For the first time since Captain Vernon Kell and Captain Mansfield Cumming jointly established the Secret Service Bureau in 1909, the veil was officially lifted yesterday on one half of the current workings of the nation's intelligence and counter-espionage effort.
The publication of a glossy, 36-page booklet, simply titled The Security Service, with a foreword by Stella Rimington, the modern day successor to Captain Kell, or 'K' as he became known, has ushered in a new era of openness for MI5.
However, the slim number of new facts it contains seems unlikely to render redundant overnight a whole range of spy literature or works like Spycatcher, by former senior officer Peter Wright, and those by Nigel West and Chapman Pincher.
What the booklet leaves out, such as its methods of operation and espionage successes, is more interesting than what it contains.
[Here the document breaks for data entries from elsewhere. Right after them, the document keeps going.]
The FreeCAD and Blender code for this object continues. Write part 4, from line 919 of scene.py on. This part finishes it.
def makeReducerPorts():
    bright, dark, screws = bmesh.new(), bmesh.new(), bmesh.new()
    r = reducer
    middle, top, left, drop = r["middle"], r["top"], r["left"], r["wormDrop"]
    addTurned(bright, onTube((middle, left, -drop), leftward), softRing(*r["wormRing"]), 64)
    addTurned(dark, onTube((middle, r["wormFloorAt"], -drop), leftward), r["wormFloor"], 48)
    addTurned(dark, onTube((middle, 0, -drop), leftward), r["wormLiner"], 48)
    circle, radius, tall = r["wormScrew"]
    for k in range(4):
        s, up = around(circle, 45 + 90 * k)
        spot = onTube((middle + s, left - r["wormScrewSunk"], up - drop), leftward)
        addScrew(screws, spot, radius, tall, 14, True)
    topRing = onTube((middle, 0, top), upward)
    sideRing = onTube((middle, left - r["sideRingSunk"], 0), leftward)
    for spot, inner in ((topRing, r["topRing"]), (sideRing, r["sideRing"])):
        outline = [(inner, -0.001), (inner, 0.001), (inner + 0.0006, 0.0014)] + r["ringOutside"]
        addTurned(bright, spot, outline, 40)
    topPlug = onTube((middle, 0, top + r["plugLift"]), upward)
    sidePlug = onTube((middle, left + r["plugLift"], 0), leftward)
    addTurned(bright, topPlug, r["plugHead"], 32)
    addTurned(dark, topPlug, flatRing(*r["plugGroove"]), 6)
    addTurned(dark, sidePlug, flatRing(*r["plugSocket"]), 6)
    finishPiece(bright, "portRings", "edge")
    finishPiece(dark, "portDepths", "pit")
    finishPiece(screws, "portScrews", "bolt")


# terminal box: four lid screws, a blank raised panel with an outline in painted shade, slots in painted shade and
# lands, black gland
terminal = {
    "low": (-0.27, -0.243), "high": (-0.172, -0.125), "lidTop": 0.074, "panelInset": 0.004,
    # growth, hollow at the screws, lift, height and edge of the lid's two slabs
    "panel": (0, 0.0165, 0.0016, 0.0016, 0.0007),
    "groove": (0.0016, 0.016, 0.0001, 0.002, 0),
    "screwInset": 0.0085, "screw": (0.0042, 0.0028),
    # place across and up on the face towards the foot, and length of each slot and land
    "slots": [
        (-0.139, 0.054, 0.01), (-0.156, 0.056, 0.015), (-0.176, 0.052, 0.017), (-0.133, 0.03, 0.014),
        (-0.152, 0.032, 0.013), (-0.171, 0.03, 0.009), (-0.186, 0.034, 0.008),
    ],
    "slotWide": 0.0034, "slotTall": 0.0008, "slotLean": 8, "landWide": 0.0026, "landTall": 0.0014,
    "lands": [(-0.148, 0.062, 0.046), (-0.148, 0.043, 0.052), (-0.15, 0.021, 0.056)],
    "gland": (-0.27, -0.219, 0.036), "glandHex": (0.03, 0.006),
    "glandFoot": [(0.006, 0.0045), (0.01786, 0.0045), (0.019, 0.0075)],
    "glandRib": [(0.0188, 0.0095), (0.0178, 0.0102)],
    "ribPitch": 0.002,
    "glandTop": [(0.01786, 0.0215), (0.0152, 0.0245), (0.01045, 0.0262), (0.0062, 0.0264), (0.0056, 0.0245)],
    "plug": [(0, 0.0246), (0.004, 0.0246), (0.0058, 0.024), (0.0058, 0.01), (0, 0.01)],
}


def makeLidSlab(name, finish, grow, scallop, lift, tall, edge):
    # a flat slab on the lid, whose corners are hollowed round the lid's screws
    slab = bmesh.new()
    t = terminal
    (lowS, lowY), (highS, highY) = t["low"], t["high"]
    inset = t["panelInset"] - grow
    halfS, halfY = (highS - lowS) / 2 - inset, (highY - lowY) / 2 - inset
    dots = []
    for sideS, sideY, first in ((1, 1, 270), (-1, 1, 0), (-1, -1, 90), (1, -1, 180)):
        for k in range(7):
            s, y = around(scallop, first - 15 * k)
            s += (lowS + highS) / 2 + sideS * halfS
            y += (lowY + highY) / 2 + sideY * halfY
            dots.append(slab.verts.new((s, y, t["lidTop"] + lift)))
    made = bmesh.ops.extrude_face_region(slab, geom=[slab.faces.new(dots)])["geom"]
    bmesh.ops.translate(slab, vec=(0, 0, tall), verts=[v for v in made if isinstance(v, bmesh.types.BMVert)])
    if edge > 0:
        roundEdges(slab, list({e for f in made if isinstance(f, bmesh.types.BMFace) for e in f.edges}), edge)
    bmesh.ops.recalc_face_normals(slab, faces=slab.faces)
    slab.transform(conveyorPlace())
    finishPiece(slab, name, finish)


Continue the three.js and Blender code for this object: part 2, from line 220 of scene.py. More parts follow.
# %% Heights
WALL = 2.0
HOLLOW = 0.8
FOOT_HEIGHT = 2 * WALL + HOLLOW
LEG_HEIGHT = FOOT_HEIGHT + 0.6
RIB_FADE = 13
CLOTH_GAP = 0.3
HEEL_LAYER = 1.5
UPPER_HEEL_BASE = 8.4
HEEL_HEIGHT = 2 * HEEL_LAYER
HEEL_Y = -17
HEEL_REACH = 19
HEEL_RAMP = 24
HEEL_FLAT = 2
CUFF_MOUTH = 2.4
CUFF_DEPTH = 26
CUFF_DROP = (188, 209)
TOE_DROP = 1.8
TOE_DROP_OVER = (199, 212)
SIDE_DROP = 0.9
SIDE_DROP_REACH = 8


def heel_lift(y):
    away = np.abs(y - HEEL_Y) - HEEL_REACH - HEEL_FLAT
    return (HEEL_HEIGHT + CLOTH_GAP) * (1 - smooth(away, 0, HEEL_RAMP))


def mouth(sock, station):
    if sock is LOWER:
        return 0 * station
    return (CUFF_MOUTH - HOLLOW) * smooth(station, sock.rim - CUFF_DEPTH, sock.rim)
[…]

On the Wright affair, it says his claims of an MI5 plot to undermine the Wilson government were found to be false, which he himself acknowledges.
On agents, the booklet admits that it uses members of the public and employees of 'target organisations' as agents. 'Agent operations are highly specialised and are often conducted long-term. The work involves the identification, recruitment and subsequent careful direction of an individual within, for example, a terrorist group or a hostile intelligence service.
'Substantial resources are devoted to providing support for both the agent and the Security Service case officer, particularly to maintain the security of the operation.'
Files are kept on individuals, including many foreign nationals, and organisations, but the brochure stresses 'neither the police nor any other government department has links to the service's computer system'. It states that the service does not target legitimate protest groups, but 'the subversive element within'.
Questioned yesterday about the inaccuracy of its files on alleged Gulf war subversives, whose links to terrorism were never shown, the senior source defended the quality of the information, saying: 'It was a time of war.'
Among the most revealing details is the internal breakdown of the service itself. Two deputy director generals handle operations and administration respectively. Operations includes a department covering protective advice for government and industry and the five key intelligence branches: resources and operations, international and domestic counter-terrorism, counter-espionage and counter-proliferation and counter-subversion.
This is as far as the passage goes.